▶
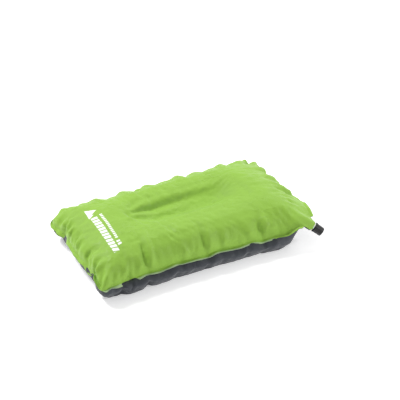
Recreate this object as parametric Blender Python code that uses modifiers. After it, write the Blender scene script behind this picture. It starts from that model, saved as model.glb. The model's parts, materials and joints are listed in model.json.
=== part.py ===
"""Self-inflating camp pillow, built as its real pieces.

Two welded fabric skins hold an open-cell foam core. A twist valve sits in a
tapered neck at one corner: a welded soft base, a threaded stem with a plug on
a post, and a knob that unscrews off the plug to let air through.

Units are metres and +Z is up. The origin is the centre of the face that the
pillow rests on, +X runs along its length to the valve end, and the valve
leaves the corner at +X, -Y.
"""

import math

import bmesh
import bpy
from mathutils import Matrix, Vector

# ---------------------------------------------------------------- dimensions

MM = 0.001

# Fabric envelope
PILLOW_LENGTH = 472 * MM  # corner to corner along X, over the cut edge
PILLOW_WIDTH = 270 * MM  # corner to corner along Y
PILLOW_HEIGHT = 98 * MM  # resting face to the top of the crown
END_BOW = 7 * MM  # the short sides swell outwards between the corners
SIDE_PINCH = 7 * MM  # the long sides pull in
SEAM_HEIGHT = 42 * MM  # the seam plane above the resting face
CORNER_RADIUS = 14 * MM
WELD_MARGIN = 7 * MM  # flat welded strip outside the air chamber
SKIN = 0.8 * MM  # fabric with its airtight coating
TOUCH_GAP = 0.3 * MM  # gap kept between pieces that touch
SHOULDER = 75 * MM  # how far in from the weld the crown reaches full height
BELLY = 36 * MM  # the same for the underside
CORNER_DROP = 0.2  # share of the crown's rise that is lost over a corner
CROWN_FULLNESS = 0.77  # power on the climb: lower is fuller near the weld
SPINE_HALF_WIDTH = 8 * MM  # the innermost ring runs this far from the midline

# Valley that the head rests in
VALLEY_DEPTH = 27 * MM
VALLEY_CENTRE_X = 14 * MM
VALLEY_HALF_LENGTH = 104 * MM
VALLEY_HALF_WIDTH = 30 * MM
VALLEY_END_START = 0.55  # shares of the half length between which its ends rise
VALLEY_END_STOP = 1.35

# Foam core
FOAM_GAP = 0.6 * MM  # vertical gap from the foam to a skin
FOAM_INSET = 16 * MM  # from the weld to the foam's side wall
SLOT_LENGTH = 200 * MM  # relief slot under the valley
SLOT_WIDTH = 22 * MM
FOAM_CORNER_CUT = 52 * MM  # the foam's corner is cut off this far behind the neck
AIR_POCKET_RADIUS = 12 * MM  # hollow in the foam behind the valve
AIR_POCKET_DEPTH = 72 * MM  # from the neck's edge back into the foam

# Valve placement: where the neck's cut edge crosses the valve's axis
NECK_PROUD = 9 * MM  # past the short side's corners
NECK_INBOARD = 8.5 * MM  # in from the long side's corners
NECK_ABOVE_SEAM = 1 * MM
VALVE_HEADING = math.radians(-33)  # about Z, from +X
VALVE_DROOP = math.radians(36)  # below the horizon
NECK_BLEND = 34 * MM  # over which the corner narrows into the neck
FLARE_ALONG_SIDE = 70 * MM  # from the neck back to where the long side runs true
FLARE_ALONG_END = 185 * MM  # the short side slants out to the neck over this length
FLARE_SWELL = 30 * MM  # how far the slant stands proud of the short side
FLARE_LEAN = 7 * MM  # its fullest place lies this far towards the neck

# Valve base: an eye-shaped fin welded between the skins, with a round collar
FIN_WIDTH = 34 * MM
FIN_THICKNESS = 15.4 * MM
FIN_LENGTH = 14 * MM
COLLAR_MARGIN = 0.4 * MM  # the collar's radius past the stem's flange
COLLAR_LENGTH = 3.4 * MM
NOZZLE_LENGTH = 4 * MM  # behind the fin, into the air pocket
BASE_BORE = 6.0 * MM
NOZZLE_WALL = 1.2 * MM
COLLAR_NECK_WALL = 1.0 * MM  # between the fabric's edge and the collar

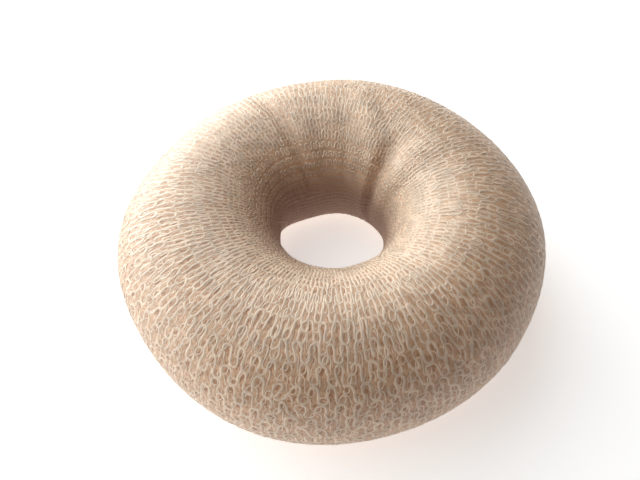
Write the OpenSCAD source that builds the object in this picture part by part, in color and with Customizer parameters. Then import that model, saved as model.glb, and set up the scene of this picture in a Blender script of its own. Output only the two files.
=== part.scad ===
// Hair donut: a knitted nylon net rolled into a soft ring that hair is wrapped round to make a bun.
// The ring lies flat on the plane z = 0, centred on the Z axis. The front of the ring is towards -Y.
// Angles round the ring are counted from +X, so the back of the ring is at 90 degrees.
// Angles round the roll are 0 on the outer rim, 90 on top, 180 in the hole and 270 underneath.

/* [Ring] */
// Diameter over the outer rim
ring_d = 90; // [80:1:115]
// Diameter of the hole at its narrowest
hole_d = 22; // [16:1:30]
// Height of the roll before it settles
roll_h = 31; // [26:0.5:36]
// How far the soft roll settles into a flat where it rests
settle = 0.6; // [0.3:0.1:1.5]

/* [Net sleeve] */
// Wall of the last turn of net, with its loops
sleeve_wall = 1.2; // [1:0.1:2]
// Clearance between the last turn and the winding under it
lay_gap = 0.4; // [0.3:0.1:0.8]
// Gap between the two long edges of the last turn
seam_gap = 0.8; // [0.4:0.1:2]
// Place of those edges round the roll, on the lower wall of the hole
seam_at = 226; // [205:1:240]

/* [Folds] */
// Depth of the deepest fold that pinches the roll
fold_depth = 2.1; // [1:0.1:4]

/* [Hidden] */

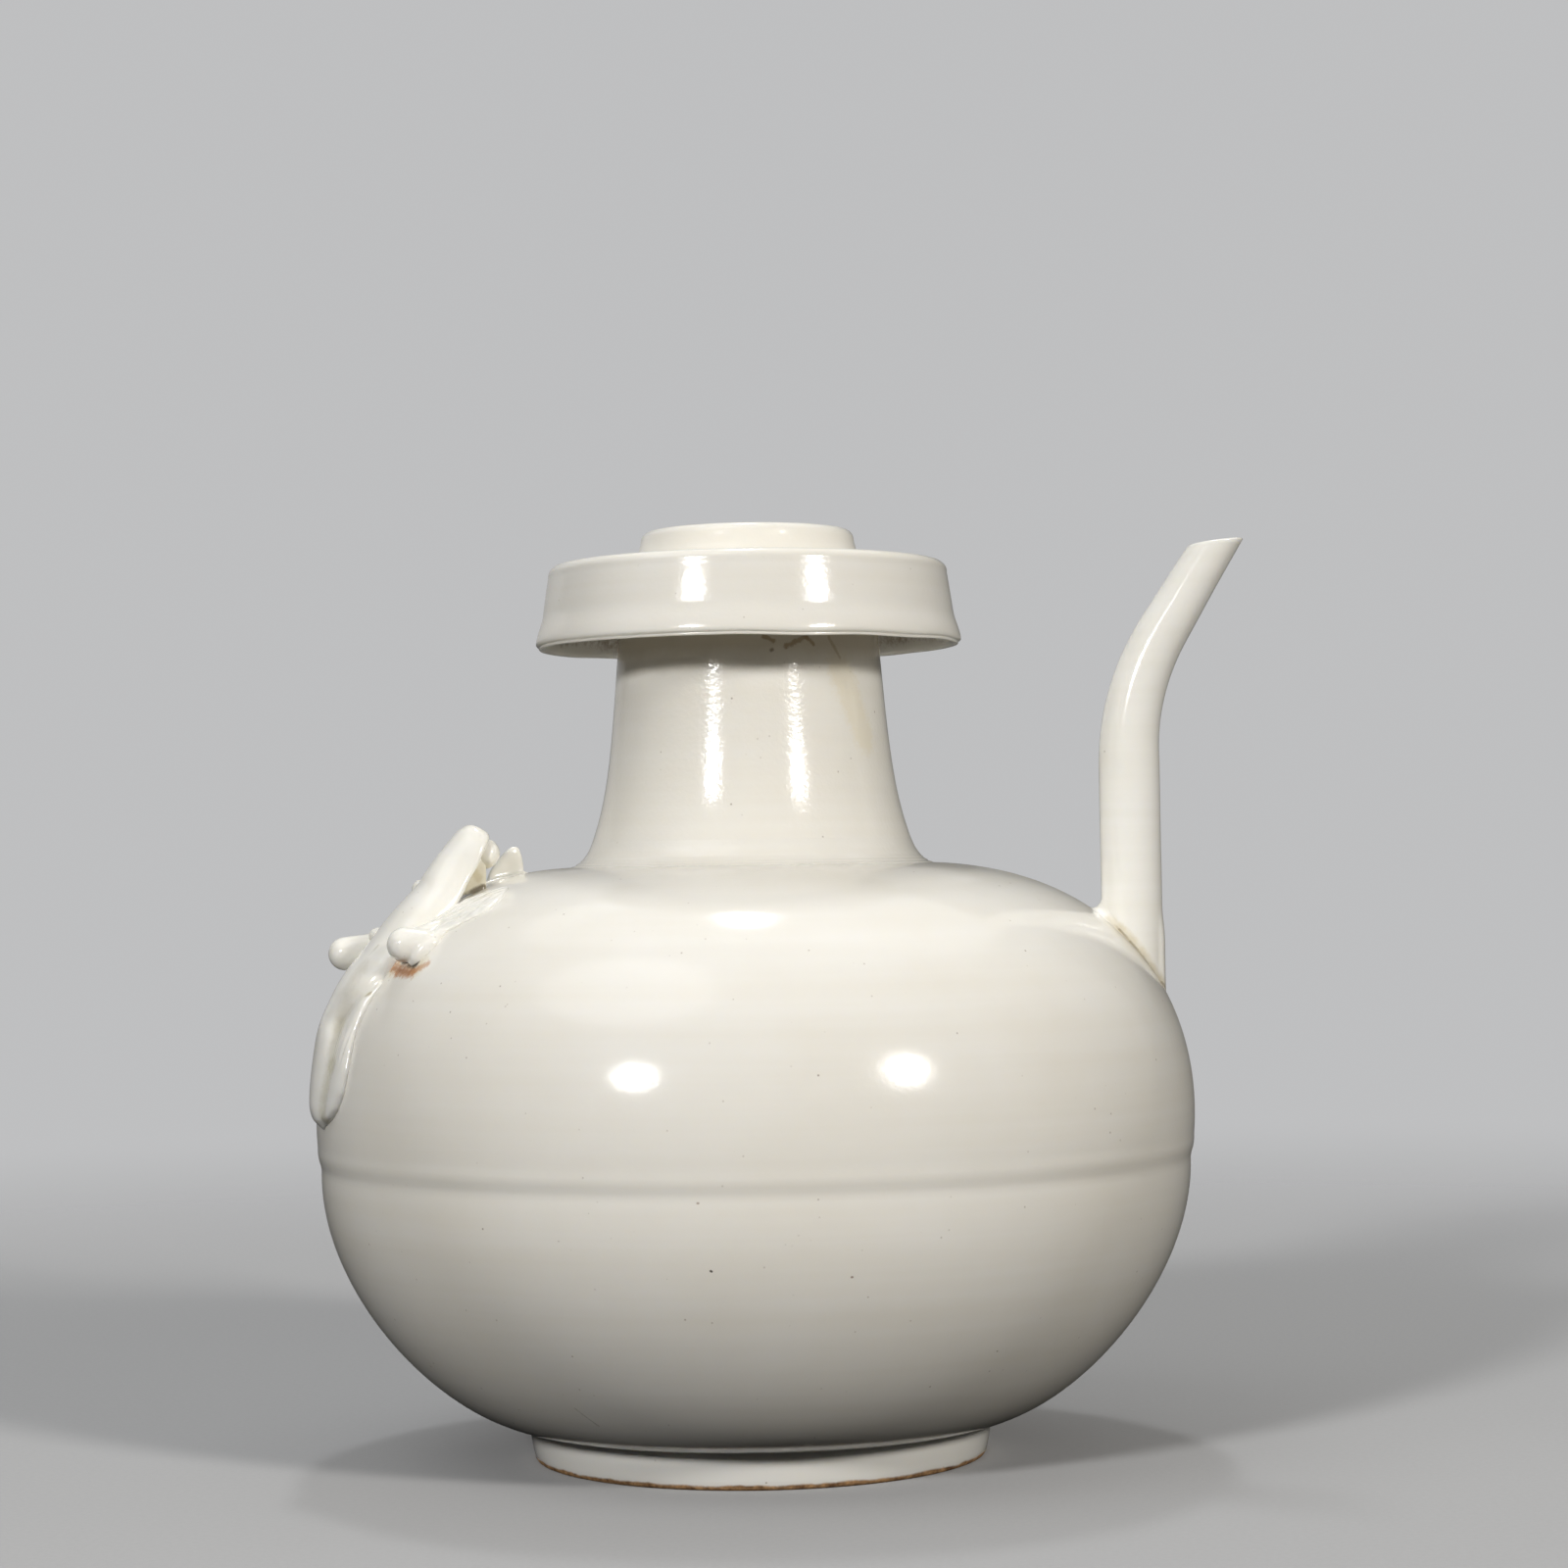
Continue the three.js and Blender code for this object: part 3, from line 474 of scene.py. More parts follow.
◀
* **Work to be completed**
Return only the lines spanning from the first line of the material through the line with "its real pieces.", copied exactly, both ends kept.

* **Problem solution**
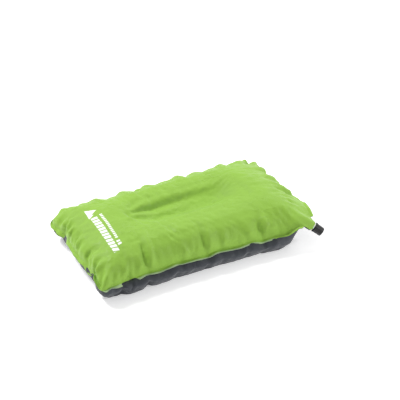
Recreate this object as parametric Blender Python code that uses modifiers. After it, write the Blender scene script behind this picture. It starts from that model, saved as model.glb. The model's parts, materials and joints are listed in model.json.
=== part.py ===
"""Self-inflating camp pillow, built as its real pieces.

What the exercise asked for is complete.